I’m seeing this project particularly as a very expensive demo reel, but I don’t care because I just really love the music and I love those books and I just want it. I don’t normally hear music, not normally, I don’t ever hear music in my head when I’m reading books. It’s part of why I like reading books because I can get away from music and I can get completely away from that world, but it’s still kind of a story land, but I never hear music.

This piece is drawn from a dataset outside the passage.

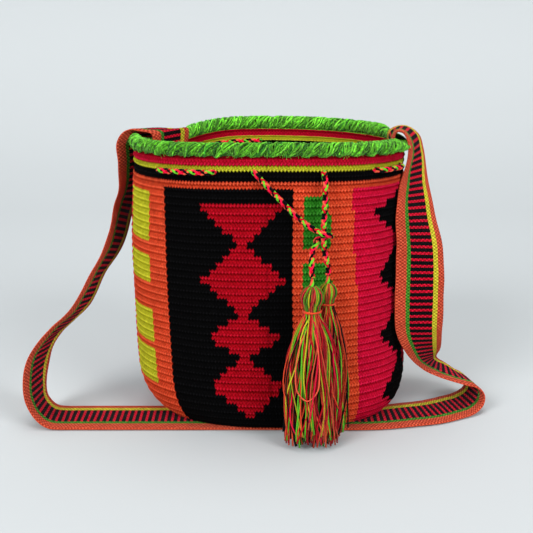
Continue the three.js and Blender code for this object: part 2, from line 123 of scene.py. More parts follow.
# The wall's outer surface from above, and points at a distance out from it
def wallOutline(angle, height):
    s = bagShape
    turned = np.radians(angle)
    corner = np.clip(1 - height / s["cornerHeight"], 0, 1)
    pull = 1 - np.sqrt(1 - corner ** 2)
    flare = smooth(height, s["flareStart"], s["height"])
    halfWidth = s["width"] / 2 + s["flareSide"] * flare - s["cornerSide"] * pull
    halfDepth = s["depth"] / 2 + s["flareFront"] * flare - s["cornerFront"] * pull
    across = np.abs(np.sin(turned) / halfWidth) ** s["squareness"]
    along = np.abs(np.cos(turned) / halfDepth) ** s["squareness"]
    dent = s["dent"] * dentShare(angle) + sideDent(angle)
    dent = dent * smooth(height, s["height"] - s["dentHeight"], s["height"])
    reach = (across + along) ** (-1 / s["squareness"]) - dent
    shift = s["lean"] * (1 - np.exp(-np.maximum(0, height) / s["leanHeight"]))
    return np.stack([shift + reach * np.sin(turned), -reach * np.cos(turned)], axis=-1)


def wallPoint(angle, height, out):
    s = bagShape
    given = (np.asarray(v, dtype=float) for v in (angle, height, out))
    angle, height, out = np.broadcast_arrays(*given)
    run = wallOutline(angle + 1, height) - wallOutline(angle - 1, height)
    run = run / np.linalg.norm(run, axis=-1, keepdims=True)
    place = wallOutline(angle, height)
    wave = s["rise"] - s["drop"] * np.sin(np.radians(angle)) ** 2
    wave = (wave - s["dentDrop"] * dentShare(angle)) * smooth(height, s["waveStart"], s["height"])
    x = place[..., 0] + run[..., 1] * out
    y = place[..., 1] - run[..., 0] * out
    return np.stack([x, y, height + wave], axis=-1)


def angleAfter(angle, height, distance):
    step = wallOutline(angle + 0.5, height) - wallOutline(angle - 0.5, height)
    return angle + distance / float(np.linalg.norm(step))


# A curve through points, the same as the one the frame's solids follow
def throughPoints(points, shares):
    points = np.asarray(points, dtype=float)
    last = len(points) - 1
    place = np.clip(np.asarray(shares, dtype=float), 0, 1) * last
    index = np.minimum(place.astype(int), last - 1)
    weight = (place - index)[:, None]
    padded = np.vstack([2 * points[0] - points[1], points, 2 * points[-1] - points[-2]])
    p0, p1, p2, p3 = (padded[index + k] for k in range(4))

    def spacing(a, b):
        return np.sqrt(np.linalg.norm(b - a, axis=1))[:, None]

    d0, d1, d2 = spacing(p0, p1), spacing(p1, p2), spacing(p2, p3)
    t1 = ((p1 - p0) / d0 - (p2 - p0) / (d0 + d1) + (p2 - p1) / d1) * d1
    t2 = ((p2 - p1) / d1 - (p3 - p1) / (d1 + d2) + (p3 - p2) / d2) * d1
    return (p1 + t1 * weight + (-3 * p1 + 3 * p2 - 2 * t1 - t2) * weight ** 2
            + (2 * p1 - 2 * p2 + t1 + t2) * weight ** 3)


# The length of a line up to each of its points, and its points at given lengths
def runAlong(line):
    return np.concatenate([[0], np.cumsum(np.linalg.norm(np.diff(line, axis=0), axis=1))])


def pointsAt(marks, run, line):
    return np.stack([np.interp(marks, run, line[:, k]) for k in range(3)], axis=1)


def unit(vectors):
    return vectors / np.maximum(np.linalg.norm(vectors, axis=-1, keepdims=True), 1e-12)


# Two directions across a line at each of its points, turning as little as they can
def carriedFrames(line):
    tangents = unit(np.gradient(line, axis=0))
    side = np.zeros_like(line)
    first = np.cross(tangents[0], (0, 0, 1) if abs(tangents[0][2]) < 0.9 else (1, 0, 0))
    side[0] = first / np.linalg.norm(first)
    for i in range(1, len(line)):
        carried = side[i - 1] - tangents[i] * np.dot(side[i - 1], tangents[i])
        side[i] = carried / np.linalg.norm(carried)
    return side, np.cross(tangents, side)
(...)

But I heard a bunch of music when I was reading these books and I was like, I gotta get this out. So it was really just a sense of just I was gonna go crazy if I didn’t write something. And my wife, as my wife says, would you regret it if you never released this? And I would say, and I said yes. So I said, okay, let’s just get this done. So it’s coming out, yeah, hopefully by Christmas, if not a little bit later. And it’s kick ass, man. It’s really cool music. I think it sounds like the books. I think it sounds like the characters. I’m really proud of it. And it’s, we recorded it all over the world and I yeah hopefully the fans like it hopefully Sanderson likes it and if they don’t well I like it so there you go

Jason Tonioli 

Well, know Sanderson, if you’re listening to this, hopefully this is the seed of something pretty awesome. I’m going to have to ask to go get some of that music, get a sneak peek maybe behind the scenes. So we’ll have to tease that out to people and kind of build the excitement around it, well Spencer, thank you so much for sharing. Just some great advice for people today. I’m really thrilled for the success you’ve had and thank you so much for just helping to kind of pass the torch and kind of give us some advice for those that are coming behind us too. So thank you so much.

Spencer Creaghan

Thanks so much Jason, this was a blast. Amazing questions. I really love being here. Thanks so much.

Jason Tonioli 

Well, thanks Spencer. We’ll see you.